With their latest production, A Behanding in Spokane, Fells Point Corner Theatre is presenting one of the funniest and most perverse voices in modern drama.
Author Martin McDonagh, already famous for his twisted dark comedies (The Pillowman, The Cripple of Inishmaan) and films (In Bruges, Seven Psychopaths), has crafted his first American drama and offers up a biting and hilarious take on Midwestern ideals. The action centers around Mr. Carmichael (Jeff Murray), a racist, one-handed, revolver-toting vigilante and mama’s boy who has spent his adult life trying to track down his lost appendage. In this respect, McDonagh makes direct reference to Western epics, but the grand frontier has been replaced by a landscape of small-time drug dealers and seedy motels. To be sure, the premise is nothing short of absurd, but the layering of plot-twists and accidental confessions is wicked and meticulous.
…McDonagh throws the audience head first into an eccentric, disturbing, and hilariously rigged world of obsession and revenge.
The writing aside, Murray’s nuanced and engaging performance is the backbone of this production. He has both a precise sense of comic timing and a full embrace of the character’s violent compulsions; his phone conversations with his mother are the highlights of the show. The supporting cast is slightly less believable. Mervyn, the hotel receptionist (Eric Stein) has his funny and endearing moments, especially during his show-stopping soliloquy, but is unnaturally loud and seems oddly unchanged by extraordinary events. Meanwhile, the young, “hand-dealing” couple (Mike Smith and Emily Sucher) tend to lack both chemistry and urgency in their high-stakes situation. That said, the entire cast warms up over the course of the evening, and the play finishes on a strong note.

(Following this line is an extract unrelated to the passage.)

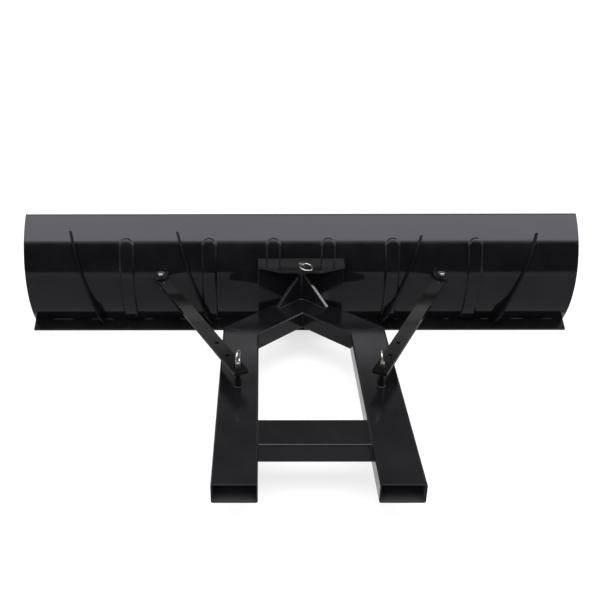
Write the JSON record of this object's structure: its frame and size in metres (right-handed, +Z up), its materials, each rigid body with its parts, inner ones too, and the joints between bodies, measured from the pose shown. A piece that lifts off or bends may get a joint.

The set design (Mark Steckbeck) is quite impressive, with subtle nods to icons of Americana; the color pallet cleverly matches that of the Hopper paintings on the hotel walls. The big band sound cues have a similar effect—conjuring an image of America that no longer exists. The young couple’s costumes (Howard Berkowitz) seem rather nice—given their financial situation—but Mervyn and Carmichael’s outfits are well-suited to their characters.
Overall, Behanding is an amusing and bizarre affair; McDonagh throws the audience head first into an eccentric, disturbing, and hilariously rigged world of obsession and revenge.
Running Time: 95 minutes, with no intermission.